begin

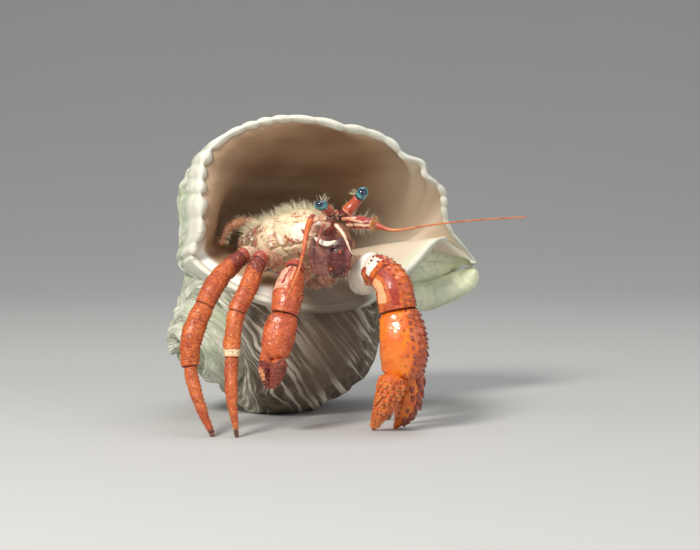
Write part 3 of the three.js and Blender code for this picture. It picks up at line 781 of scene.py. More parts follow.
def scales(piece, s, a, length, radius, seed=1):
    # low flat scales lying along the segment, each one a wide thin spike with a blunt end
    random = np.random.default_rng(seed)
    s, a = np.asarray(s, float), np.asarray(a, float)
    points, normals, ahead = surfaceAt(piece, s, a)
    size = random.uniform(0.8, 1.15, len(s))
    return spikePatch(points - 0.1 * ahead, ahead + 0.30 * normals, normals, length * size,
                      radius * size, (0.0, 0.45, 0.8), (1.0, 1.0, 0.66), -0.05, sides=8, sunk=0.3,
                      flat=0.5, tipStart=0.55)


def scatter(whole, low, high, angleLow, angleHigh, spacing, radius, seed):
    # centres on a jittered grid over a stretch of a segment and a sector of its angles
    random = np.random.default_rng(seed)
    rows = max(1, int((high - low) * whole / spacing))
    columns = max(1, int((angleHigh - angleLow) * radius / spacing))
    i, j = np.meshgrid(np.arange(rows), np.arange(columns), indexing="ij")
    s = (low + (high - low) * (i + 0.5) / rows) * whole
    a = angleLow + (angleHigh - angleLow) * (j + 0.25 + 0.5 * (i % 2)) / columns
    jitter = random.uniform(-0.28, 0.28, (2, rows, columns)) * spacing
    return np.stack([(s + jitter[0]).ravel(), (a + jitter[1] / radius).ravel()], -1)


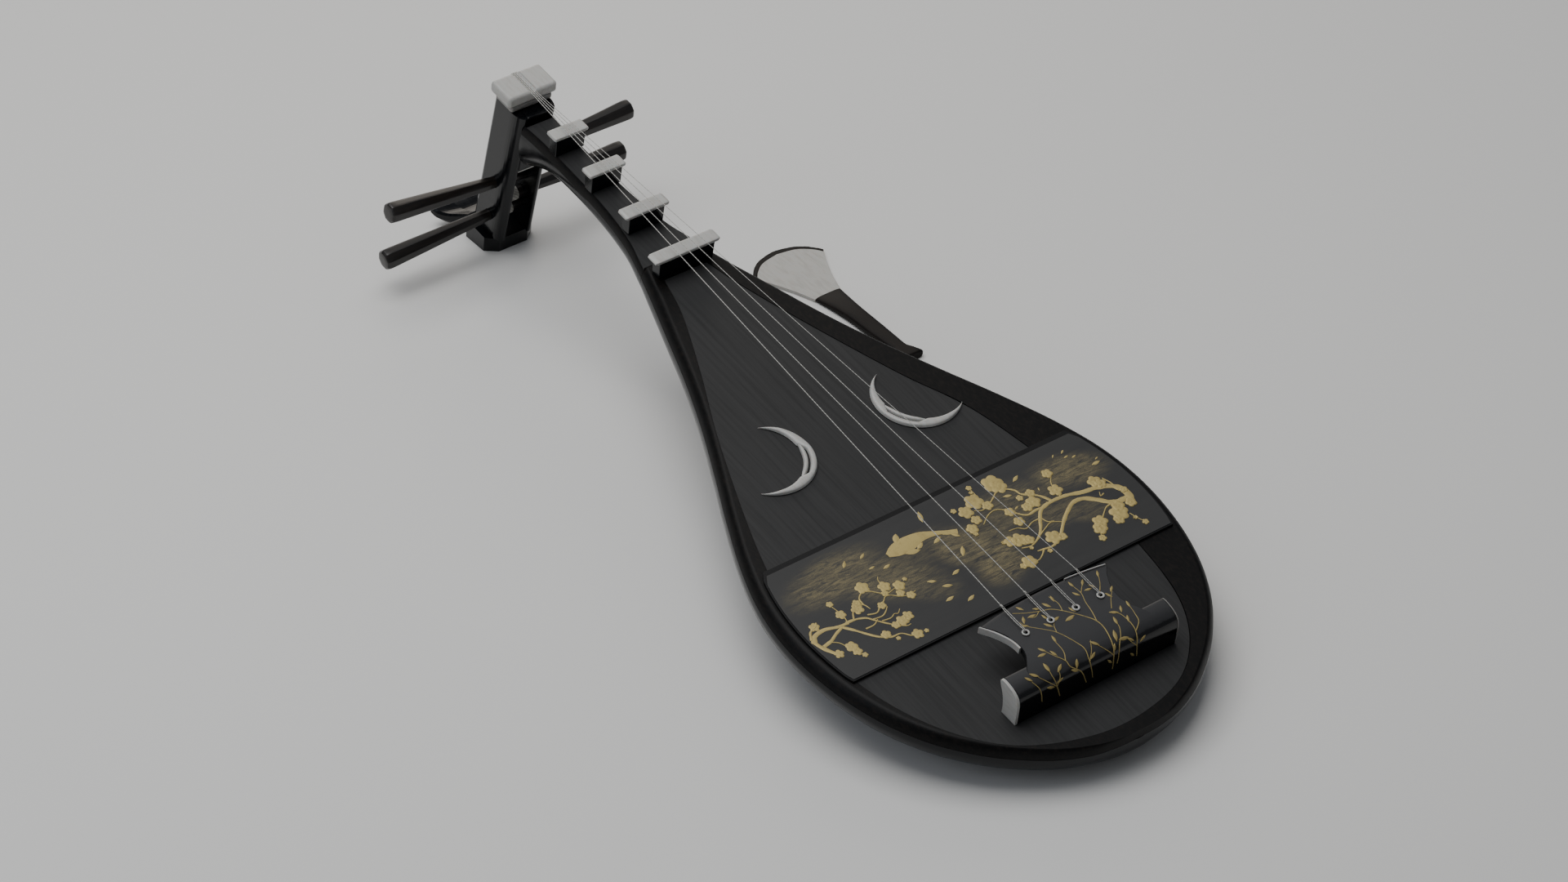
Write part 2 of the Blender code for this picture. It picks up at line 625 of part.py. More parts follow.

end

What needs to be done
Print all the data exactly.

Correct response
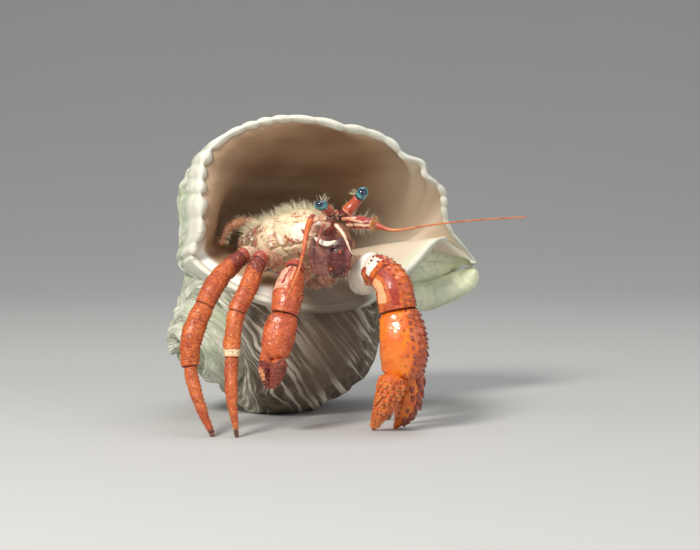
Write part 3 of the three.js and Blender code for this picture. It picks up at line 781 of scene.py. More parts follow.
def scales(piece, s, a, length, radius, seed=1):
    # low flat scales lying along the segment, each one a wide thin spike with a blunt end
    random = np.random.default_rng(seed)
    s, a = np.asarray(s, float), np.asarray(a, float)
    points, normals, ahead = surfaceAt(piece, s, a)
    size = random.uniform(0.8, 1.15, len(s))
    return spikePatch(points - 0.1 * ahead, ahead + 0.30 * normals, normals, length * size,
                      radius * size, (0.0, 0.45, 0.8), (1.0, 1.0, 0.66), -0.05, sides=8, sunk=0.3,
                      flat=0.5, tipStart=0.55)


def scatter(whole, low, high, angleLow, angleHigh, spacing, radius, seed):
    # centres on a jittered grid over a stretch of a segment and a sector of its angles
    random = np.random.default_rng(seed)
    rows = max(1, int((high - low) * whole / spacing))
    columns = max(1, int((angleHigh - angleLow) * radius / spacing))
    i, j = np.meshgrid(np.arange(rows), np.arange(columns), indexing="ij")
    s = (low + (high - low) * (i + 0.5) / rows) * whole
    a = angleLow + (angleHigh - angleLow) * (j + 0.25 + 0.5 * (i % 2)) / columns
    jitter = random.uniform(-0.28, 0.28, (2, rows, columns)) * spacing
    return np.stack([(s + jitter[0]).ravel(), (a + jitter[1] / radius).ravel()], -1)


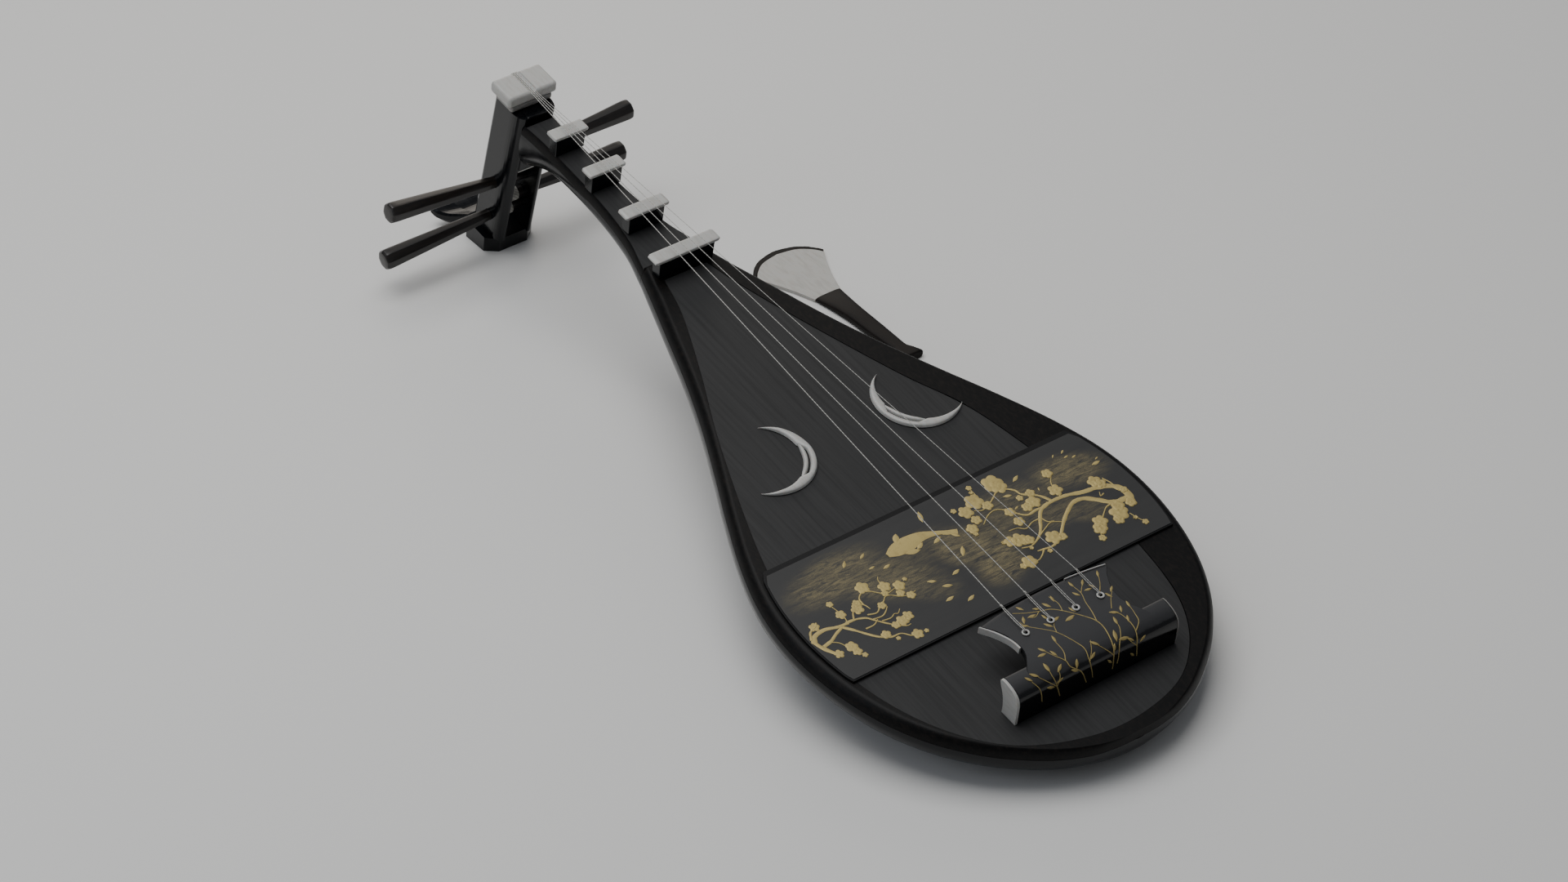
Write part 2 of the Blender code for this picture. It picks up at line 625 of part.py. More parts follow.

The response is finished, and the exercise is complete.